The other case where the dynamic type is known is in the constructor itself of course.
Dynamic linking has more indirection than you might expect because the function addresses can't always just be put at the call site during the library load (the places where you would want to write the address can be in code that is read-only mmapped to aid in sharing memory between processes and to avoid loading unused stuff from disk).
Virtual dispatch is useful for type erasure, when using abstract types from plugins, DLLs or generally "somebody elses code". IMHO, the valid use cases within a standalone program are actually fairly small.
http://imagine-rt.blogspot.co.uk/2013/08/c-virtual-function-...
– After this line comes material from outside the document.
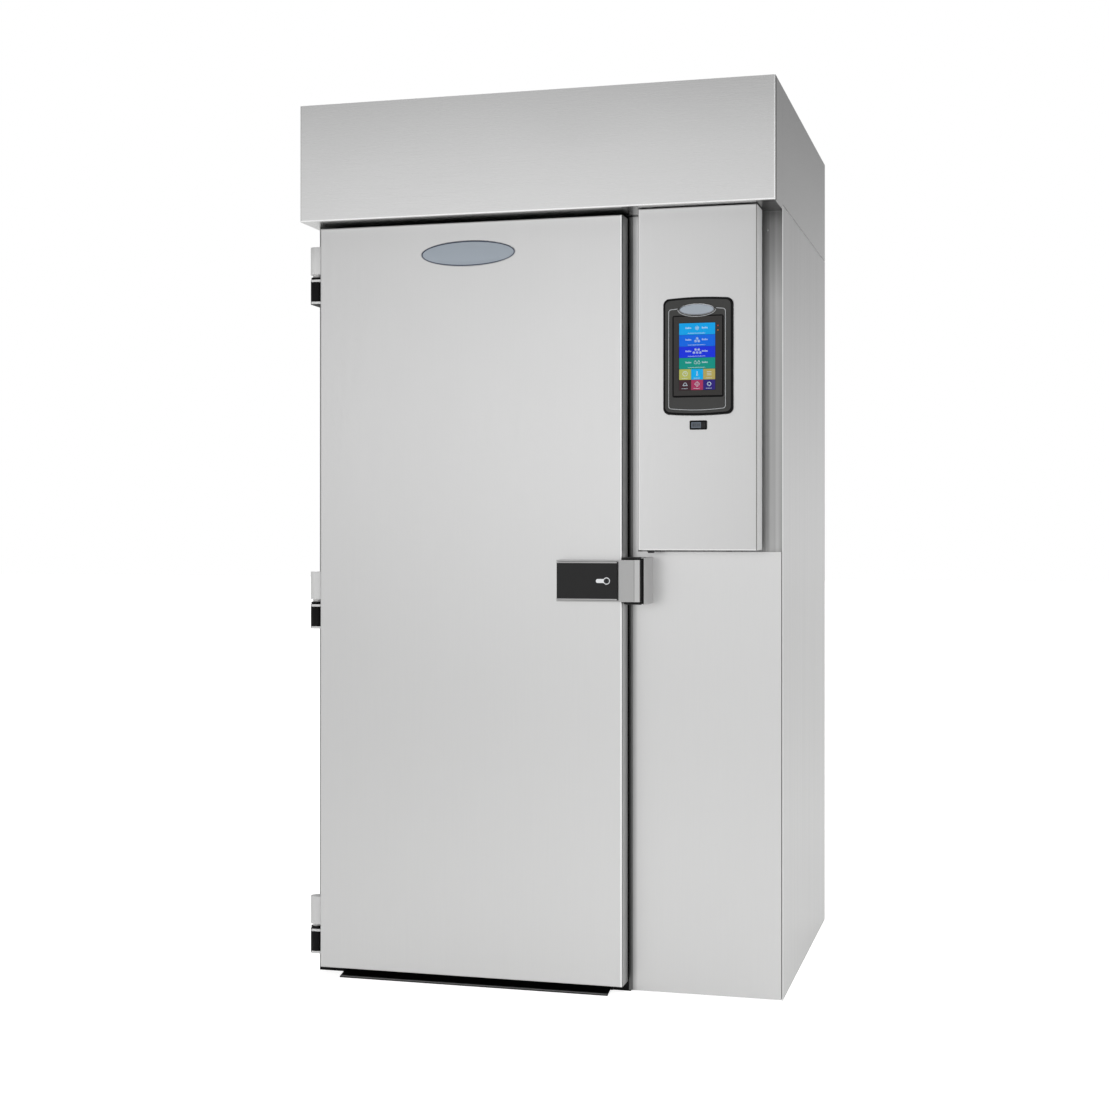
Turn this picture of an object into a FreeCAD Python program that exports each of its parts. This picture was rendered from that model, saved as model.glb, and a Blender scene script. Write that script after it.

And this was with billions of calls to the functions...
String.charAt(int index)
was a virtual call inside of strlen().From which my takeaway would be: In inner-loopy code for which an extra nanosecond or so per call is critical, you should avoid virtual function calls. For anything else, don't worry about it.
A key thing here is that inlining is what enables zero-cost abstractions in C++. A virtual call is slower than a regular call, but the main problem is that it builds a barrier that effectively stops inlining.
It'll be interesting to see how devirtualization in GCC will do for real world programs.